En los primeros siglos de la nueva era, la ciudad de Verona, en el norte de Italia, floreció impulsada por la Pax Romana. Además de la construcción de un gran anfiteatro, varias puertas monumentales y un teatro, en una zona oriental de las afueras, entre una calzada y un afluente menor del río Adigio, se estableció un importante centro de producción metalúrgica. En las inmediaciones había también un santuario donde se depositaron numerosas ofrendas. Pero bajo todas estructuras levantadas por la gran potencia de la Antigüedad se sepultó la historia de los primeros moradores del lugar: la tribu celta de los galos cenomanos.

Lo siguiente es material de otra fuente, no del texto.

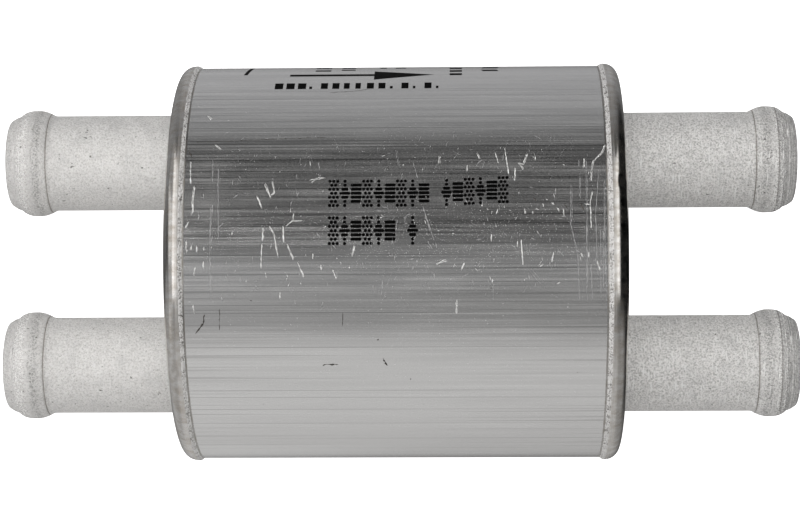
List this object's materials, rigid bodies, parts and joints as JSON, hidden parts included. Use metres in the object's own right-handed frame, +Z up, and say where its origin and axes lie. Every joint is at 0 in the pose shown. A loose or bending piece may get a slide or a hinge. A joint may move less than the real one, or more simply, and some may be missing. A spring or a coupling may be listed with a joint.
{
  "type": "in-line fuel filter",
  "caption": "In-line gas fuel filter: crimped aluminium housing around a pleated paper element, with a pair of beaded hose nozzles standing out of each end.",
  "frame": {"origin": "centre of the housing, on its axis", "axes": "+X along the housing from the inlets to the outlets, the two nozzles of each end apart along Y, +Z up with the filter lying on its side"},
  "size_m": [0.0984, 0.0496, 0.0496],
  "materials": {
    "housing": "bright drawn tube",
    "end_cap": "turned",
    "nozzle": "tumbled matt",
    "seal": "moulded",
    "filter_paper": "resin-treated paper",
    "tinplate": "tinned sheet",
    "potting": "cast polyurethane",
    "spring_steel": "drawn wire"
  },
  "bodies": {
    "root": {"housing_tube": "housing", "inlet_end_cap": "end_cap", "outlet_end_cap": "end_cap", "inlet_nozzle_upper": "nozzle", "inlet_nozzle_lower": "nozzle", "outlet_nozzle_upper": "nozzle", "outlet_nozzle_lower": "nozzle", "inlet_cap_seal": "seal", "outlet_cap_seal": "seal", "inlet_seal_upper": "seal", "inlet_seal_lower": "seal", "outlet_seal_upper": "seal", "outlet_seal_lower": "seal", "element_gasket": "seal", "pleated_paper": "filter_paper", "seam_clip": "tinplate", "centre_tube": "tinplate", "closed_end_disc": "tinplate", "open_end_disc": "tinplate", "inlet_potting": "potting", "outlet_potting": "potting", "compression_spring": "spring_steel"}
  },
  "joints": []
}
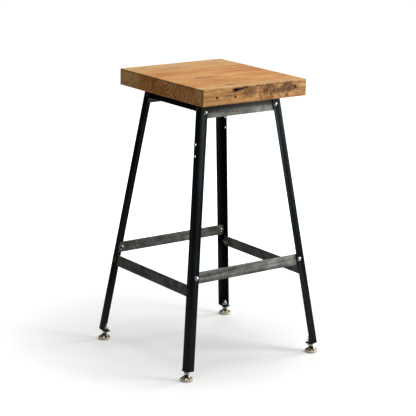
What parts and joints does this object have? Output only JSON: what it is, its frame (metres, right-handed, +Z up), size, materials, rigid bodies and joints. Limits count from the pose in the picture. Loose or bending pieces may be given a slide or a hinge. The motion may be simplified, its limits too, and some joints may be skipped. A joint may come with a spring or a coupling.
{
  "type": "bar stool",
  "caption": "Backless bar stool: thick wooden seat on splayed steel angle legs, with bolted flat-bar footrest rails and levelling feet.",
  "frame": {"origin": "on the floor under the middle of the seat", "axes": "+Z up; +X along the wood grain of the seat; -Y faces the front footrest, one of the two higher rails"},
  "size_m": [0.4554, 0.4346, 0.762],
  "materials": {
    "seat_wood": "oiled reclaimed softwood",
    "leg_steel": "blackened steel with a thin wax finish",
    "rail_steel": "bare hot-rolled steel with mill scale",
    "zinc": "bright zinc plating",
    "nickel": "polished nickel plating",
    "nylon": "cream nylon"
  },
  "bodies": {
    "frame": {"seat": "seat_wood", "leg_front_left": "leg_steel", "leg_front_right": "leg_steel", "leg_back_left": "leg_steel", "leg_back_right": "leg_steel", "foot_plate_front_left": "leg_steel", "foot_plate_front_right": "leg_steel", "foot_plate_back_left": "leg_steel", "foot_plate_back_right": "leg_steel", "apron_front": "rail_steel", "apron_back": "rail_steel", "apron_left": "leg_steel", "apron_right": "leg_steel", "footrest_front": "rail_steel", "footrest_back": "rail_steel", "footrest_left": "rail_steel", "footrest_right": "rail_steel", "seat_screws": "zinc", "apron_bolts": "zinc", "apron_washers": "zinc", "apron_nuts": "zinc", "rail_bolts": "zinc", "rail_washers": "zinc", "rail_nuts": "zinc"},
    "lower_nut_front_left_body": {"lower_nut_front_left": "zinc"},
    "upper_nut_front_left_body": {"upper_nut_front_left": "zinc"},
    "stem_front_left_body": {"stem_front_left": "zinc"},
    "pad_front_left_body": {"foot_shell_front_left": "nickel", "foot_base_front_left": "nylon"},
    "lower_nut_front_right_body": {"lower_nut_front_right": "zinc"},
    "upper_nut_front_right_body": {"upper_nut_front_right": "zinc"},
    "stem_front_right_body": {"stem_front_right": "zinc"},
    "pad_front_right_body": {"foot_shell_front_right": "nickel", "foot_base_front_right": "nylon"},
    "lower_nut_back_left_body": {"lower_nut_back_left": "zinc"},
    "upper_nut_back_left_body": {"upper_nut_back_left": "zinc"},
    "stem_back_left_body": {"stem_back_left": "zinc"},
    "pad_back_left_body": {"foot_shell_back_left": "nickel", "foot_base_back_left": "nylon"},
    "lower_nut_back_right_body": {"lower_nut_back_right": "zinc"},
    "upper_nut_back_right_body": {"upper_nut_back_right": "zinc"},
    "stem_back_right_body": {"stem_back_right": "zinc"},
    "pad_back_right_body": {"foot_shell_back_right": "nickel", "foot_base_back_right": "nylon"}
  },
  "joints": [
    {"name": "front_left_lower_nut_turn", "type": "hinge", "parent": "frame", "child": "lower_nut_front_left_body", "pos_m": [-0.2077, -0.19747, 0.02522], "axis": [0.1309, 0.122, 0.9839], "range_deg": [0, 1440]},
    {"name": "front_left_upper_nut_turn", "type": "hinge", "parent": "frame", "child": "upper_nut_front_left_body", "pos_m": [-0.2077, -0.19747, 0.02522], "axis": [0.1309, 0.122, 0.9839], "range_deg": [0, 1440]},
    {"name": "front_left_stem_lift", "type": "slide", "parent": "frame", "child": "stem_front_left_body", "axis": [-0.1309, -0.122, -0.9839], "range_m": [0, 0.005]},
    {"name": "front_left_pad_tilt", "type": "hinge", "parent": "stem_front_left_body", "child": "pad_front_left_body", "pos_m": [-0.20999, -0.1996, 0.008], "axis": [0.6816, -0.7317, 0], "range_deg": [-10, 5]},
    {"name": "front_right_lower_nut_turn", "type": "hinge", "parent": "frame", "child": "lower_nut_front_right_body", "pos_m": [0.2077, -0.19747, 0.02522], "axis": [-0.1309, 0.122, 0.9839], "range_deg": [0, 1440]},
    {"name": "front_right_upper_nut_turn", "type": "hinge", "parent": "frame", "child": "upper_nut_front_right_body", "pos_m": [0.2077, -0.19747, 0.02522], "axis": [-0.1309, 0.122, 0.9839], "range_deg": [0, 1440]},
    {"name": "front_right_stem_lift", "type": "slide", "parent": "frame", "child": "stem_front_right_body", "axis": [0.1309, -0.122, -0.9839], "range_m": [0, 0.005]},
    {"name": "front_right_pad_tilt", "type": "hinge", "parent": "stem_front_right_body", "child": "pad_front_right_body", "pos_m": [0.20999, -0.1996, 0.008], "axis": [0.6816, 0.7317, 0], "range_deg": [-10, 5]},
    {"name": "back_left_lower_nut_turn", "type": "hinge", "parent": "frame", "child": "lower_nut_back_left_body", "pos_m": [-0.2077, 0.19747, 0.02522], "axis": [0.1309, -0.122, 0.9839], "range_deg": [0, 1440]},
    {"name": "back_left_upper_nut_turn", "type": "hinge", "parent": "frame", "child": "upper_nut_back_left_body", "pos_m": [-0.2077, 0.19747, 0.02522], "axis": [0.1309, -0.122, 0.9839], "range_deg": [0, 1440]},
    {"name": "back_left_stem_lift", "type": "slide", "parent": "frame", "child": "stem_back_left_body", "axis": [-0.1309, 0.122, -0.9839], "range_m": [0, 0.005]},
    {"name": "back_left_pad_tilt", "type": "hinge", "parent": "stem_back_left_body", "child": "pad_back_left_body", "pos_m": [-0.20999, 0.1996, 0.008], "axis": [-0.6816, -0.7317, 0], "range_deg": [-10, 5]},
    {"name": "back_right_lower_nut_turn", "type": "hinge", "parent": "frame", "child": "lower_nut_back_right_body", "pos_m": [0.2077, 0.19747, 0.02522], "axis": [-0.1309, -0.122, 0.9839], "range_deg": [0, 1440]},
    {"name": "back_right_upper_nut_turn", "type": "hinge", "parent": "frame", "child": "upper_nut_back_right_body", "pos_m": [0.2077, 0.19747, 0.02522], "axis": [-0.1309, -0.122, 0.9839], "range_deg": [0, 1440]},
    {"name": "back_right_stem_lift", "type": "slide", "parent": "frame", "child": "stem_back_right_body", "axis": [0.1309, 0.122, -0.9839], "range_m": [0, 0.005]},
    {"name": "back_right_pad_tilt", "type": "hinge", "parent": "stem_back_right_body", "child": "pad_back_right_body", "pos_m": [0.20999, 0.1996, 0.008], "axis": [-0.6816, 0.7317, 0], "range_deg": [-10, 5]}
  ],
  "couplings": [
    {"joint": "front_left_lower_nut_turn", "follows": "front_left_stem_lift", "rad_per_m": 5026.5},
    {"joint": "front_left_upper_nut_turn", "follows": "front_left_stem_lift", "rad_per_m": 5026.5},
    {"joint": "front_right_lower_nut_turn", "follows": "front_right_stem_lift", "rad_per_m": 5026.5},
    {"joint": "front_right_upper_nut_turn", "follows": "front_right_stem_lift", "rad_per_m": 5026.5},
    {"joint": "back_left_lower_nut_turn", "follows": "back_left_stem_lift", "rad_per_m": 5026.5},
    {"joint": "back_left_upper_nut_turn", "follows": "back_left_stem_lift", "rad_per_m": 5026.5},
    {"joint": "back_right_lower_nut_turn", "follows": "back_right_stem_lift", "rad_per_m": 5026.5},
    {"joint": "back_right_upper_nut_turn", "follows": "back_right_stem_lift", "rad_per_m": 5026.5}
  ]
}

En la zona, ocupada en la actualidad por el Seminario Vescovile, este pueblo prerromano estableció una extensa necrópolis fechada entre los siglos III y I a.C. y asociada a un posible momento de transición entre finales de la Edad del Hierro y el inicio del proceso de romanización de Verona. El cementerio, con 161 individuos inhumados con ajuares que incluían algunas armas, monedas, anillos, platos de cerámica o recipientes con inscripciones, se localizaba bajo el patio del edificio, una zona en la que se realizaron diversas intervenciones arqueológicas de urgencia entre 2005 y 2009 debido a la construcción de un aparcamiento.
Uno de los aspectos que más llamaron la atención a los arqueólogos fue que en 16 de los enterramientos se depositaron restos de animales en forma de esqueletos completos, partes aisladas o como ofrendas de comida a los muertos —trozos de cerdos, de pollos o de vacas—. De ese grupo de sepulturas, cuatro son especialmente llamativas porque contienen los huesos de caballos o perros, especies que normalmente no forman parte de la alimentación humana. ¿Cuál era la finalidad de ese curioso ritual funerario?
A ese interrogante intenta responder un equipo de investigadores liderados por Zita Laffranchi (Universidad de Berna, Suiza), Stefania Zingale (Instituto para la Investigación de Momias, Eurac Research) y Umberto Tecchiati (Universidad de Milán) en un estudio publicado este miércoles en la revista científica PLOS ONE.
Variables diversas
Para tratar de encontrar patrones que pudieran explicar la presencia de restos de animales en las tumbas, los expertos analizaron la demografía, la dieta, el ADN y los contextos funerarios. Sin embargo, no se pudo documentar ninguna conexión reseñable. En concreto, los 16 individuos no estaban relacionados entre sí, lo que descartaría una práctica de una familia concreta. También eran muy diferentes los perfiles de los sujetos sepultados con esqueletos de perros y caballos: un bebé, un joven, un hombre de mediana edad o una mujer adulta.
La presencia de équidos domesticados en contextos funerarios está muy documentada. Este animal se extendió por toda Europa hacia 2200 a.C. desde la región del Volga-Don y rápidamente se convirtió en un elemento central en los apartados militar y económico de las sociedades euroasiáticas. Su presencia en tumbas desde la Edad del Bronce se ha relacionado con su papel como símbolo de estatus. Algo similar ocurre con los perros, que se empiezan a documentar en las sepulturas humanas desde finales del Paleolítico: el ejemplo más antiguo se ha identificado en un yacimiento de Alemania datado hacia 12000 a.C.
Pero todos los análisis de los restos del Seminario Vescovile realizados por los investigadores no conducen a una explicación única y simple, sino que opinan que el ritual responde a la interacción de diversas variables. En las culturas antiguas, la presencia de perros y caballos se relacionaba con algún tipo de simbolismo religioso, pero los autores del estudio ofrecen otra hipótesis más simple: que los individuos de la necrópolis de Verona fuesen enterrados con sus animales de compañía. También aseguran que podría tratarse de algún comportamiento que combinase elementos de tradiciones culturales transalpinas con otras exportadas desde el Mediterráneo ante el imparable proceso de romanización de la zona. El misterio sigue abierto.